Anläßlich des 50. Jahrestages des Grundgesetzes fordert Pax Christi
- die Bürgerinnen und Bürger dazu auf, die Verfassungsdiskussion nachzuholen, die nach der Wiedervereinigung Deutschlands 1989/1990 versäumt worden ist;
- das Parlament und die politischen Parteien dazu auf, den Raum für die dringend erforderliche Verfassungsdiskussion und -entscheidung für die Bürgerinnen und Bürger entsprechend Art. 146 GG freizugeben: "Dieses Grundgesetz, das nach Vollendung der Einheit und Freiheit Deutschlands für das gesamte deutsche Volk gilt, verliert seine Gültigkeit an dem Tage, an dem eine Verfassung in Kraft tritt, die von dem deutschen Volke in freier Entscheidung beschlossen worden ist."

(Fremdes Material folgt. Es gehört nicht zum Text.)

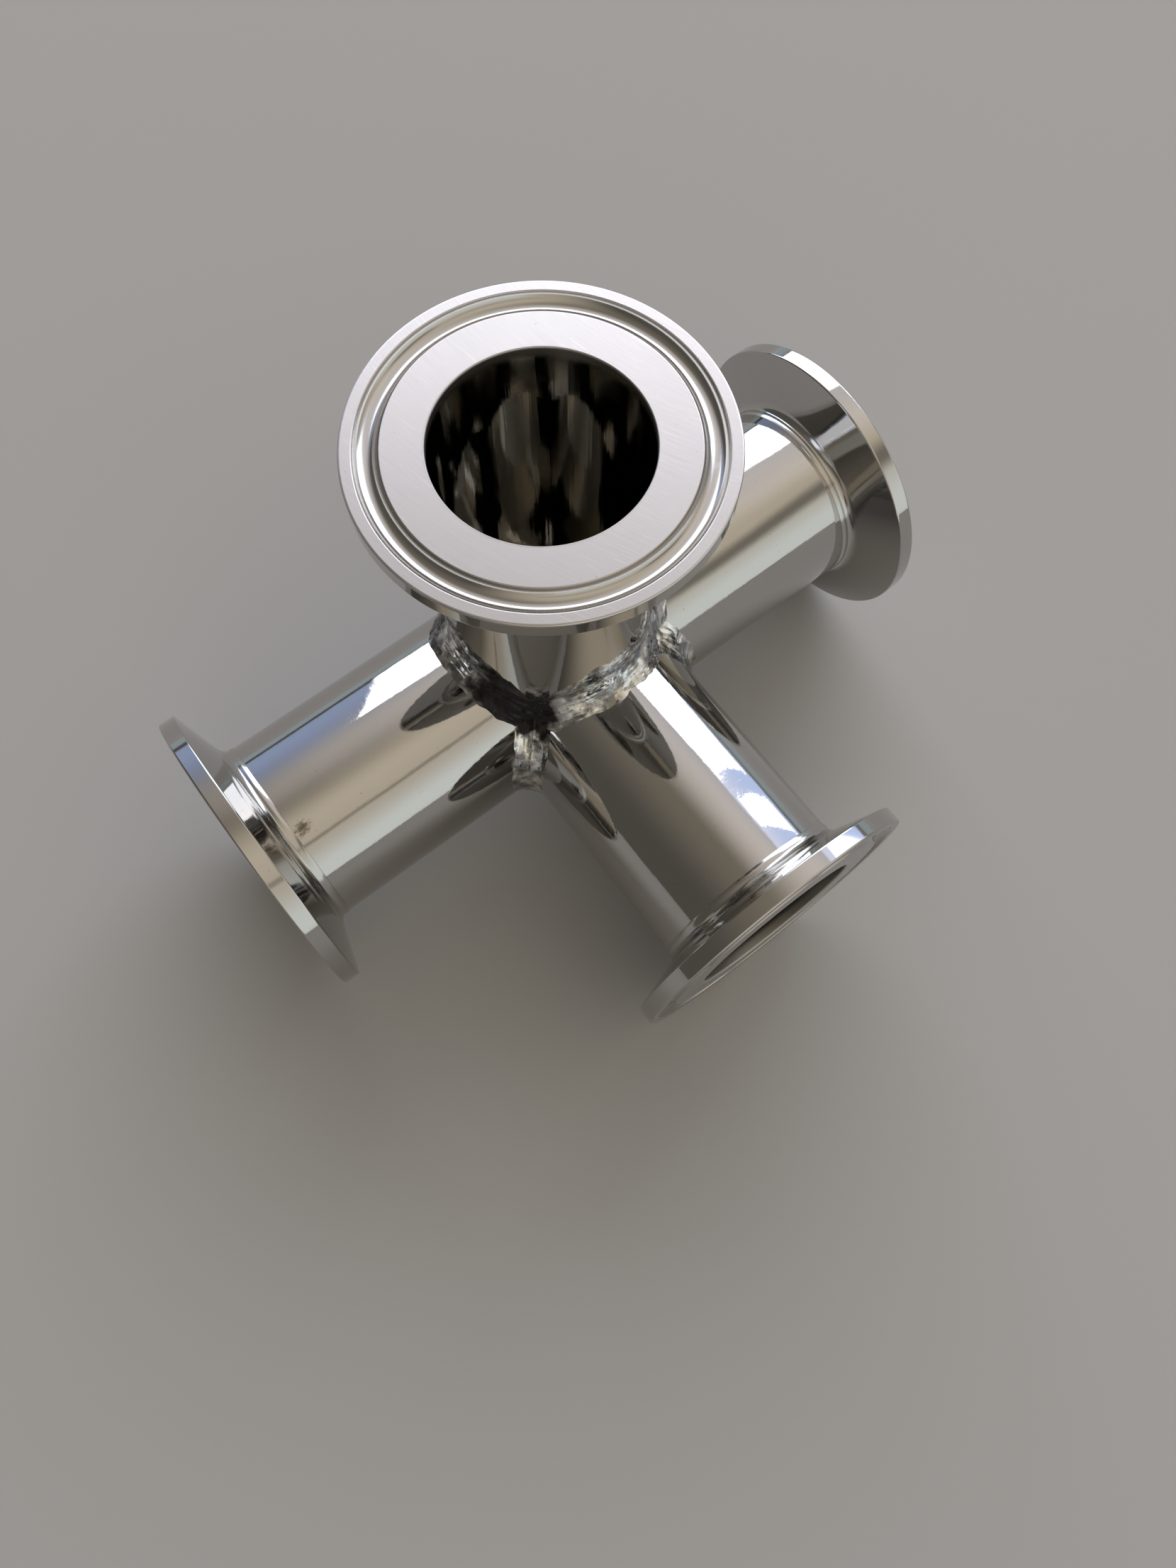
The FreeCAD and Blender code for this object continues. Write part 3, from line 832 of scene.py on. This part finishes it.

Die Friedenssicherung in der Perspektive des Gewaltverzichts, die Weiterentwicklung der Grund und Menschenrechte, die Demokratisierung aller gesellschaftlichen Lebensbereiche sowie der Einsatz für die Würde jedes einzelnen Menschen bilden die Grundlage einer zivilen und offenen Gesellschaft, die die Erfahrungen von Auschwitz zur bleibenden Korrektur ihrer politischen Prozesse macht und offen ist für die Überwindung nationaler Grenzen.